Numa consulta ao sítio de Mark Davies encontrei apenas três frases com “ser omitido”, ao passo que no Google encontrei um infindável número de casos.

Pergunto, pois, qual das duas está correcta?

Tendo em conta as regras dos particípios, dir-se-ia que seria «ser omisso», porém, são mais as vezes que vejo «ser omitido» que o contrário. A não ser que algo me esteja a escapar…

Gostava igualmente de deixar aqui esta frase que me parece ambígua: «Pelo meio, a voz de I Will always Love You, teve problemas com a filha, Bobbi Kristina, de 15 anos, que alegadamente a terá tentado matar», in revista Maria.

Quem tentou matar quem, a filha a mãe, ou esta a filha?

Agradecida.

Resposta

1. Comecemos pela primeira questão, que diz respeito aos duplos particípios, tema já abordado no Ciberdúvidas diversas vezes, pelo que aconselhamos o consulente a fazer uma pesquisa a fim de complementar a explicação que faremos de seguida, evitando, assim, repetir respostas já em linha.

A noção gramatical que o consulente tem dos particípios passados duplos é correcta. De facto, os particípios irregulares empregam-se com os verbos estar e ser, enquanto os regulares (terminados em -ado/ -ido) se empregam com os verbos ter e haver. A questão é a seguinte, quando um verbo tem só um particípio, este pode ser usado como adjectivo, mas quando tem dois, é o irregular que é usado, acompanhando substantivos. Vejamos exemplos:

 i. A folha solta (e não *soltada).
 ii. O rapaz expulso (e não *expulsado).

Contudo, há casos em que ambos os particípios podem ser usados neste contexto, assumindo significados diferentes. Seguem alguns exemplos:

iii. absorvido/absorto; incluído/incluso; envolvido/envolto; cativado/cativo; corrigido/correccto; omitido/omisso; etc.

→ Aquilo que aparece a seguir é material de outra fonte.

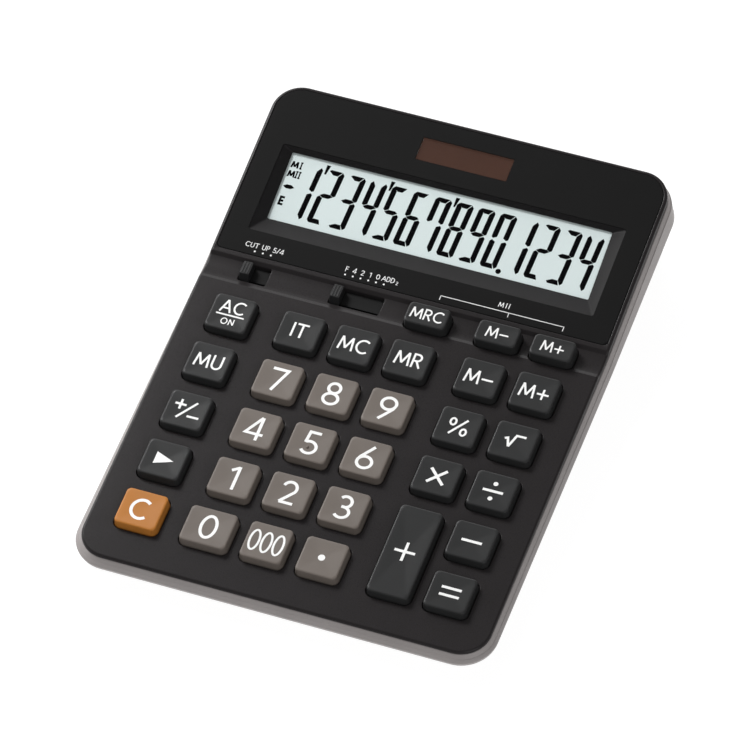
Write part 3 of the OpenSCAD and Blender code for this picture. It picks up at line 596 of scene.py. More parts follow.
def upper_case():
    s = Solid()
    plan = case_plan(SEAM_INSET + EDGE_ROUND)
    grow = 2 * (SKIRT + KEY_GAP)
    holes = [
        rounded_rect(w + grow, (d + grow) * math.cos(DECK_TILT), KEY_HOLE_R, x, y)
        for x, y, w, d in KEYS.values()
    ]
    wells = []
    for x, travel in SWITCHES.values():
        wells.append((KNOB_W + travel + 0.6, x + travel / 2))
        holes.append(rounded_rect(wells[-1][0], WELL_D, 0.6, wells[-1][1], SWITCH_Y, 3))
    holes.append(plate_plan(-0.08))
    roll = []
    for k in range(1, 6):
        a = math.pi / 2 * k / 5
        roll.append((EDGE_ROUND * (1 - math.sin(a)), EDGE_ROUND * (1 - math.cos(a))))
    rim = [(plan, lambda x, y: top_z(y))]
    for inset, drop in roll:
        rim.append((case_plan(SEAM_INSET + 0.05 + inset), lambda x, y, drop=drop: top_z(y) - drop))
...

Desta forma, é igualmente gramatical dizer «Ele foi corrigido» e «Ele foi correcto, sendo que a primeira acepção aponta para uma correcção por parte de outrem, enquanto a segunda é equivalente a dizer «ele teve uma atitude correcta».

Quanto aos particípios omitido e omisso, concretamente, e à semelhança dos restantes particípios referidos em iii., há uma ligeira nuance de significado entre o particípio irregular e o regular. Omitido denota «esquecido, escondido, não expresso etc.», e omisso denota «ausente, negligente, etc.» Podemos, então, encontrar frases com um ou outro, e há contextos de preferência para um e para o outro (o asterisco indica agramaticalidade, e o ponto de interrogação indica aceitabilidade duvidosa):

iv. Ele está omisso.
v. *Ele está omitido
vi. Ele é omisso.
vii. Ele é omitido.
viii. Ele pode ser omitido.
ix. ?Ele pode ser omisso.1
x. Ele despede-se se o assunto for omitido.
xii. ?Ele despede-se se o assunto for omisso.

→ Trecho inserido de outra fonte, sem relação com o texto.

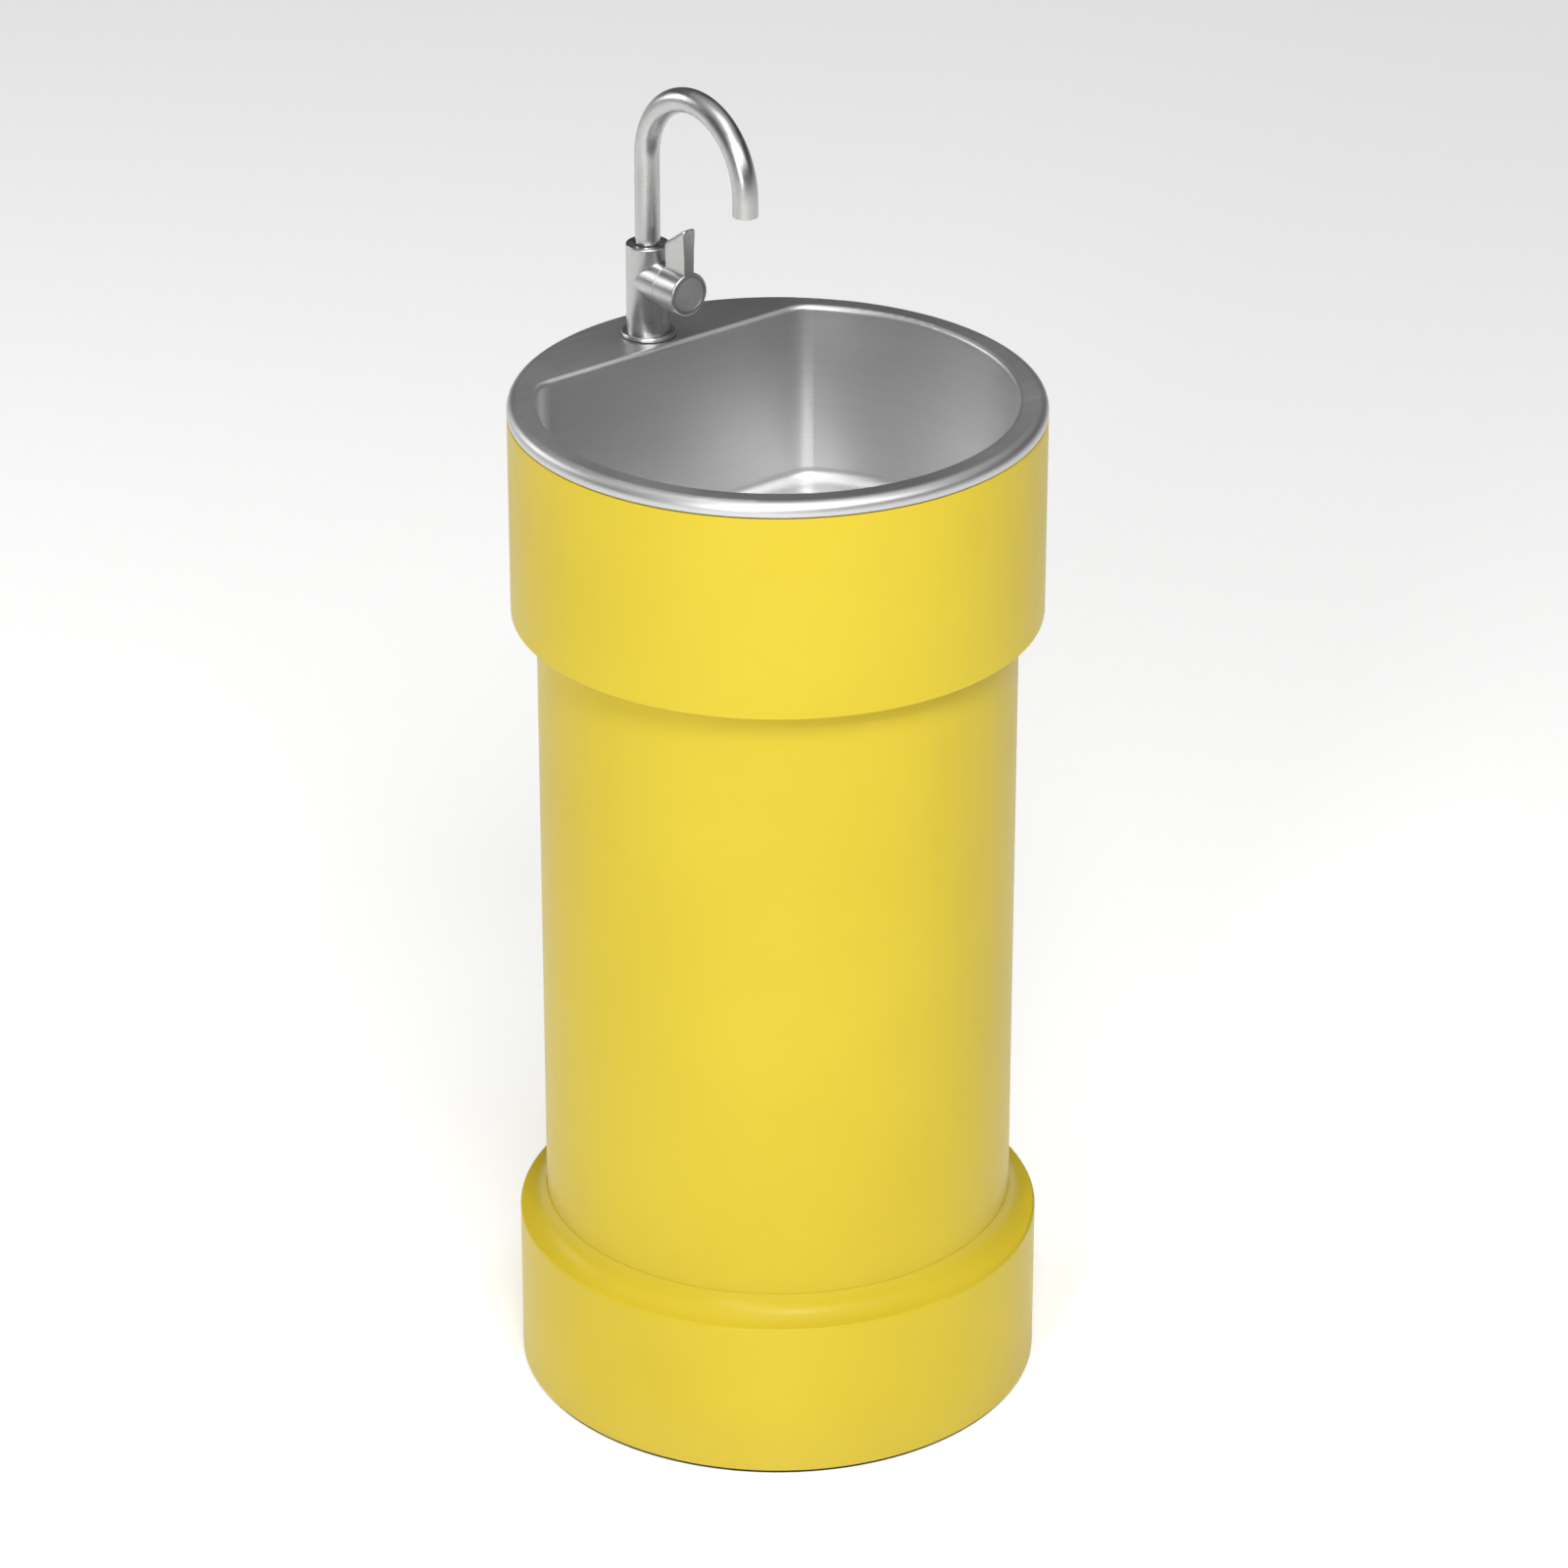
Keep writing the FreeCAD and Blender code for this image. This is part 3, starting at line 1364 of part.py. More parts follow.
def make_stop_valve():
    outlet = size.inlet_radius - OUTLET_STEP
    at = {"y": size.valve_y}
    backward = ((1, 0, 0), -90)
    barrel = turned(
        "valve_barrel",
        [
            (7.5, size.inlet_bottom),
            (size.inlet_radius, size.inlet_bottom),
            (size.inlet_radius, SHELF - 10),
            (size.valve_neck, SHELF - 10),
            (size.valve_neck, SHELF),
            (15.5, SHELF),
            (15.5, SHELF + 8),
            (18, SHELF + 11),
            (18, VALVE_LEVEL + 17),
            (15.5, VALVE_LEVEL + 20),
            (15.5, VALVE_LEVEL + 28),
            (outlet, VALVE_LEVEL + 28),
            (outlet, size.valve_top),
            (7.5, size.valve_top),
        ],
        blank=True,
    )
    boss = cylinder("valve_boss", 9, 25, (0, 0, VALVE_LEVEL), backward)
    joined = fuse("valve_joined", barrel, boss)
    hollow = primitive("Part::Sphere", "valve_hollow", None, (0, 0, VALVE_LEVEL), Radius=12.3)
    flow = cylinder("valve_flow", 7.5, 120, (0, 0, 55))
    stem_hole = cylinder("valve_stem_hole", 4.06, 40, (0, 0, VALVE_LEVEL), backward)
    place(keep("stop_valve_body", cut("stop_valve_body", joined, hollow, flow, stem_hole)), **at)
    ball = primitive("Part::Sphere", "ball_blank", None, (0, 0, VALVE_LEVEL), Radius=12)
    bore = cylinder("ball_bore", 7, 40, (0, 0, VALVE_LEVEL - 20))
    place(keep("stop_valve_ball", cut("stop_valve_ball", ball, bore)), **at)
    stem = cylinder("stem_bar", 4, 24, (0, 10.5, VALVE_LEVEL), backward)
    around = primitive("Part::Sphere", "stem_end", None, (0, 0, VALVE_LEVEL), Radius=12)
    place(keep("stop_valve_stem", cut("stop_valve_stem", stem, around)), **at)
    arm = prism_from(
        "handle_arm",
        rounded_rectangle(7.5, VALVE_LEVEL - 10, VALVE_LEVEL + 72, 7),
        26.5,
        3,
        "XZ",
    )
    hub = cylinder("handle_hub", 8, 5, (0, 26.5, VALVE_LEVEL), backward)
    hole = cylinder("handle_bore", 4.02, 60, (0, 0, VALVE_LEVEL), backward)
    handle = cut("stop_valve_handle", fuse("handle_joined", arm, hub), hole)
    place(keep("stop_valve_handle", handle), **at)


def make_valve_bracket():
    """A bracket that stands on the floor ring and holds the stop valve by its neck, and the nut under it."""
    low = size.pad_height + size.foot_flange + size.ring_plate
    half = 22
    wall = size.valve_y + 31
    section = [
        (wall, low),
        (wall + 28, low),
        (wall + 28, low + 3),
        (wall + 3, low + 3),
        (wall + 3, SHELF),
        (size.valve_y - 20, SHELF),
        (size.valve_y - 20, SHELF - 3),
        (wall, SHELF - 3),
    ]
    blank = prism_from("bracket_blank", section, -half, 2 * half, "YZ")
    hole = cylinder("bracket_hole", size.valve_neck + 0.1, 20, (0, size.valve_y, SHELF - 10))
    keep("stop_valve_bracket", cut("stop_valve_bracket", blank, hole))
    bar = hexagon("bracket_nut_bar", 14.5, 7, SHELF - 10)
    bore = cylinder("bracket_nut_bore", size.valve_neck + 0.05, 30, (0, 0, SHELF - 20))
    place(keep("bracket_nut", cut("bracket_nut", bar, bore)), y=size.valve_y)


# ---------------------------------------------------------------- build and write
def build():
    make_foot_ring()
    make_plinth()
    make_floor_ring()
    make_column()
    screw_seat = size.column_radius - size.column_wall - 0.08
    sides = (0, 90, 180, 270)
    wall_screws("plinth_screws", size.plinth_screw_level, screw_seat, 13, sides)
    make_collar()
    wall_screws("collar_screws", size.collar_screw_level, screw_seat, 13, sides)
    make_service_door()
    make_basin()
    make_rim_gasket()
    make_basin_clips()
    make_waste()
    make_basket()
    make_trap()
    make_drain_pipe()
    make_tap_foot()
    make_tap_body()
    make_spout()
    make_lever_valve()
    make_hose()
    make_stop_valve()
    make_valve_bracket()


def check():
    """Stops with a plain message if any object failed or any sub-part isn't a sound shape."""
    doc.recompute()
    faults = [o.Name for o in doc.Objects if "Invalid" in o.State or "Error" in o.State]
    for label, piece in made.items():
        shape = piece.Shape
        if shape.isNull() or not shape.isValid() or shape.Volume < 1:
            faults.append(label)
    if faults:
        raise RuntimeError(f"failed: {', '.join(faults)}")


def write():
    os.makedirs(NODES, exist_ok=True)
    for label, piece in made.items():
        piece.Shape.exportStep(f"{NODES}/{label}.step")
    print(len(made), "nodes written")


build()
check()
write()
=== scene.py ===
import json
import math

import bpy
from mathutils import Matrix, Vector


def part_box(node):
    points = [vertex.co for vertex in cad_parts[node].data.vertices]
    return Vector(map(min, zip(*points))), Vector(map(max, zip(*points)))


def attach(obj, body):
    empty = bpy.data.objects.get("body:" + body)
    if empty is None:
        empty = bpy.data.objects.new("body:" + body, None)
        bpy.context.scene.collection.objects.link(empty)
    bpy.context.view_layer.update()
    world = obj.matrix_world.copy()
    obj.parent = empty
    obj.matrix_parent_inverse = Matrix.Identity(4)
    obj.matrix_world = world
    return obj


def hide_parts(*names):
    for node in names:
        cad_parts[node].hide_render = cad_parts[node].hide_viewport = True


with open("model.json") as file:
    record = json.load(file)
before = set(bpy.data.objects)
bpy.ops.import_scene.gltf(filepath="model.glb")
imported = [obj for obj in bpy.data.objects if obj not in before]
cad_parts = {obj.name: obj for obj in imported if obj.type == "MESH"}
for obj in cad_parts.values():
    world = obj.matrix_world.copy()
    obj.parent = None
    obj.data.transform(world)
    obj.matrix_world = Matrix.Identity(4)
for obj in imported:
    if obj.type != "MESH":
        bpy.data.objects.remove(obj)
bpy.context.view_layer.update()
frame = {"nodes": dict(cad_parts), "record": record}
nodes = frame["nodes"]

MM = 0.001

# Linear colours of the powder coat, its darker mottling and the dust on it.
COAT_YELLOW = (0.648, 0.502, 0.034)
COAT_SHADE = (0.618, 0.470, 0.029)
COAT_DUST = (0.480, 0.380, 0.110)

# The supply hose runs in the plane x = 0, from the tap down to the stop valve: (y, z) in mm.
HOSE_ROUTE = [(162.5, 846), (162.5, 700), (153, 570), (128, 440), (115, 310), (115, 170)]
HOSE_RADIUS = 6 * MM
ARC_SHARE = 0.45  # how much of the shorter run a corner's arc takes up
BRAID_STEP = 0.8 * MM
BRAID_SIDES = 48
BRAID_DEPTH = 0.7 * MM
BRAID_PITCH = 30 * MM
BRAID_STRANDS = 8

# Threads: the radius they are cut on, their pitch, and how far a crest stands proud of that radius.
THREAD_SIDES = 36
THREAD_PROUD = 0.25 * MM
THREAD_PROFILE = ((-1, 0.42), (1, 0.08), (1, -0.08), (-1, -0.42))  # (root or crest, height in pitches)
INLET_RADIUS = 10.48 * MM
INLET_PITCH = 1.814 * MM
INLET_THREAD = (1.5 * MM, 16.5 * MM)  # start and end above the valve's lowest point
SHANK_PITCH = 1.5 * MM
SHANK_THREAD = (1.5 * MM, 0.5 * MM)  # gaps at the shank's end and below the nut
BALL_RADIUS = 12 * MM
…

Como podemos verificar pelos exemplos dados, o comportamento do particípio irregular do verbo omitir foge à regra geral dos particípios.

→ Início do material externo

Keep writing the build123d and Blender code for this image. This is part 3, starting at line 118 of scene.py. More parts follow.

Há depois outros casos em que o particípio regular não só pode ser usado como é mesmo preferido, causando estranheza o uso do particípio irregular, como é o caso de suprimido/supresso.

2.
Passemos agora para a segunda questão, isto é, a passível ambiguidade da frase «Pelo meio, a voz de I Will always Love You, teve problemas com a filha, Bobbi Kristina, de 15 anos, que alegadamente a terá tentado matar»:

Para começar, a frase apresenta um erro crasso em qualquer língua, que consiste na colocação de uma vírgula entre o sujeito e o verbo:

«* a voz de I Will always Love You, teve problemas com a filha»

Por «voz de I Will always Love You» entendemos tratar-se de Whitney Houston, o que não interessa para aqui, mas ajuda a identificar o sujeito e a agramaticalidade da frase:

a) «* Whitney Houston, teve problemas com a filha»

Corrigido este erro, não parece haver complicações nem ambiguidades na frase. Foi a «filha que alegadamente terá tentado matar a mãe». Vemos isto pelo pronome anafórico a, abaixo destacado a negrito:

b) «Pelo meio, a voz de I Will always Love You teve problemas com a filha, Bobbi Kristina, de 15 anos, que alegadamente a terá tentado matar.»

Se fosse o contrário, ou seja, se fosse «a mãe a tentar matar a filha», não tínhamos o pronome anafórico, que tem precisamente a função de retomar o que anteriormente foi expresso. A frase teria a seguinte estrutura:

«Pelo meio, a voz de I Will always Love You teve problemas com a filha, Bobbi Kristina, de 15 anos, que alegadamente terá tentado matar.»

Esperamos ter esclarecido as duas questões.
Sempre ao seu dispor.

1 Note-se que o verbo auxiliar poder gera certa agramaticalidade na sua modalidade epistémica (noção de possibilidade, de incerteza) e não eôntica (noção de permissão), caso contrário a frase seria lícita.